Intricately wrought and unrelenting in its honesty.

Product Details

BN ID: 2940176897104
Publisher: Simon & Schuster
Publication date: 08/01/2023
Edition description: Unabridged

Read an Excerpt

Chapter 1


Before I saw it cascading across the fabric store parking lot, tumbling across the fabric store parking lot like a gif of two impossibly small gray birds fighting that has been copied and pasted a hundred thousand times, reeling through the air above the fabric store parking lot, the four hundred thousand wings overlapping, intertwining, each of the paired birds seeming to flap away from its opponent even as it attacks its opponent, I hadn’t known rain could fall sideways. I was seven years old. Maybe I was nine years old—any age after my grandparents kidnapped me and took me to Texas. I was three when I was kidnapped, any age. The day must have been a Saturday or a Sunday because when my grandmother and I stepped from the fabric store we were shocked at how dark the day had become, so it must have been midday, me not in school. Unless it was a summer day. Usually whenever we shopped for fabric store things, whenever my grandmother shopped for fabric store things, we went to a Michaels in a strip mall down Highway 183 just far enough for the strip mall to seem alien, impossible to get home if I were ever left there, but on this day we had gone to a fabric store I had never seen before, its name a blank stucco edifice to me now. Am I misremembering it?

MY GRANDMOTHER—MY MOTHER’S mother—was white, like my grandfather and my mother; my father was black. When I was a child, whiteness and blackness weren’t facts about me—whiteness was a wheat field I stood in; blackness was a pit somewhere in that field, hidden by the somehow taller stalks growing from it, taller insofar as they grew from the fathomless bottom of the pit to match the height of the other stalks in the field, those growing from the near and solid earth. My grandparents and I lived in a yellow brick house, its color and composition indicative of a whimsy belonging to none of its inhabitants, though my grandfather repainted it occasionally, always yellow, and even if he hadn’t known about the yellow brick road when we first arrived at the yellow brick house, his family had been poor when he was young—no movies, few books, if any books—eventually he must have repainted the bricks yellow with The Wizard of Oz in his head, a yellow brick house in Round Rock, a suburb of Austin. We lived in a house funnier than the person who made it funny was. Over the next few years, assuming I was seven the day I first saw rain fall sideways, over the next few years, our house was up for sale, and while our house wasn’t selling, my grandmother would become an independent real estate agent and a real estate appraiser. At first she would work as a real estate agent for an agency with a brown and yellow corporate color scheme, then she would work for an agency with a red and white corporate color scheme, like the colors of the H-E-B grocery store sign, except the H-E-B sign was red with a ring of white between the red of the body of the sign and the sign’s red border, but I imagined white at the edges of the sign, or deep inside the sign—I imagined white as the finishing touch to every colored thing. The first time she took me to the H-E-B, near enough to home that I could walk home if I were left there, but far enough away from home that I would give up on the way, after we had finished shopping, just after we had gotten into the Datsun, a 1981 desert-sand-colored Datsun 210 hatchback, to drive home, my grandmother told me H-E-B stood for Herbert E. Butts, and I thought that was hilarious, but the other day I read somewhere, or thought I read somewhere, that Herbert E. Butts did a significant amount of charitable work while he was alive. But was his name even Herbert E. Butts? Am I misremembering it?

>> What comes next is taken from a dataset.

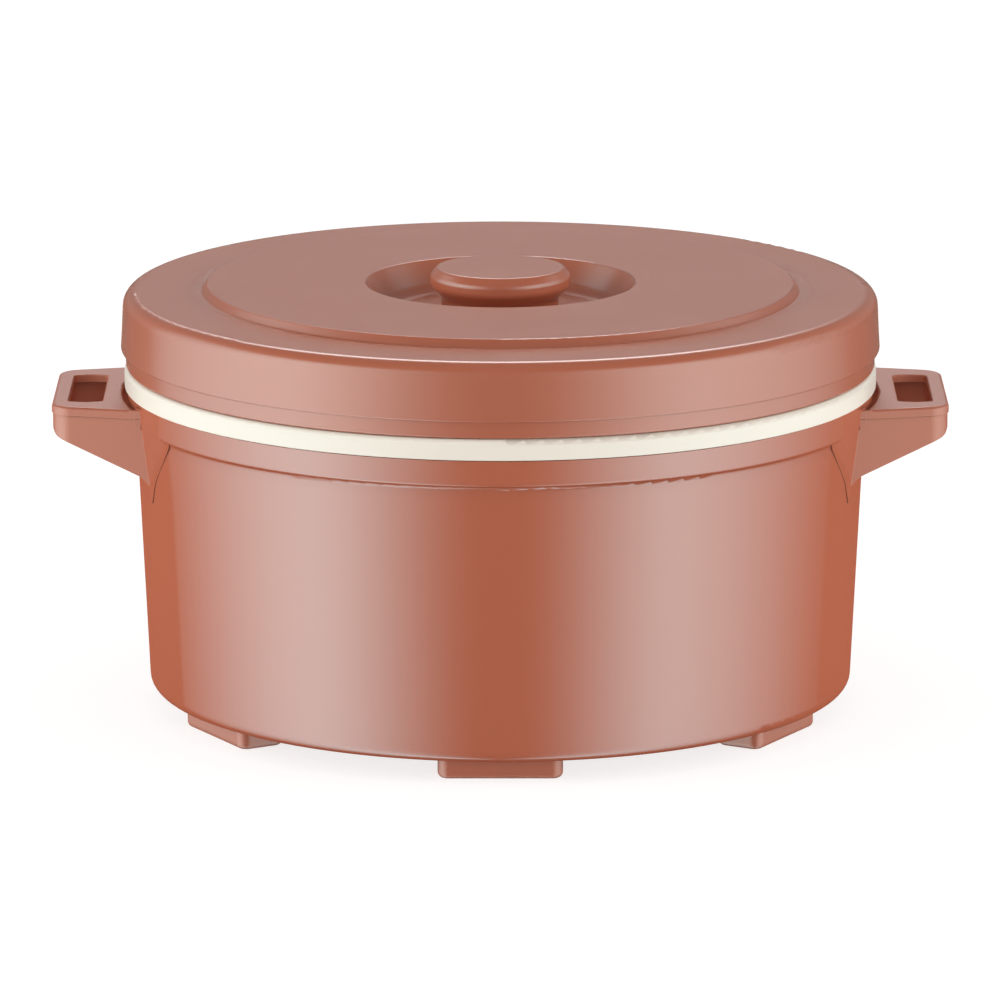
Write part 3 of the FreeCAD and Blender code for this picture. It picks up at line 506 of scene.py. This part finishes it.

The brown and yellow agency would become the red and white agency, and my grandmother would be swept up and carried by the change.

But she would never be rich, not on her own. But every once in a while she would try to get rich—like the time when, after we saw a story about the Cabbage Patch Kids craze on the news, I remember lingering shots of long, empty aisles where the dolls had been, me wondering whether the aisles were aisles in the local Toys “R” Us, she tracked down a lone Cabbage Patch Kid, a black boy doll named Fritz, then, using Fritz’s tiny black body as a guide, she stitched her own dolls, white dolls, she called “Abbage Patch Kids,” making copies of Fritz’s birth certificate with the photocopier she had bought for her real estate business, but with both the C in “Cabbage” and the X in “Xavier,” the name of the creator of Cabbage Patch Kids, whited out. She tried to sell the dolls at a garage sale we had a few weeks later, then again at a garage sale we had a few years later, then she gave up. Abbage Patch Kids by Avier.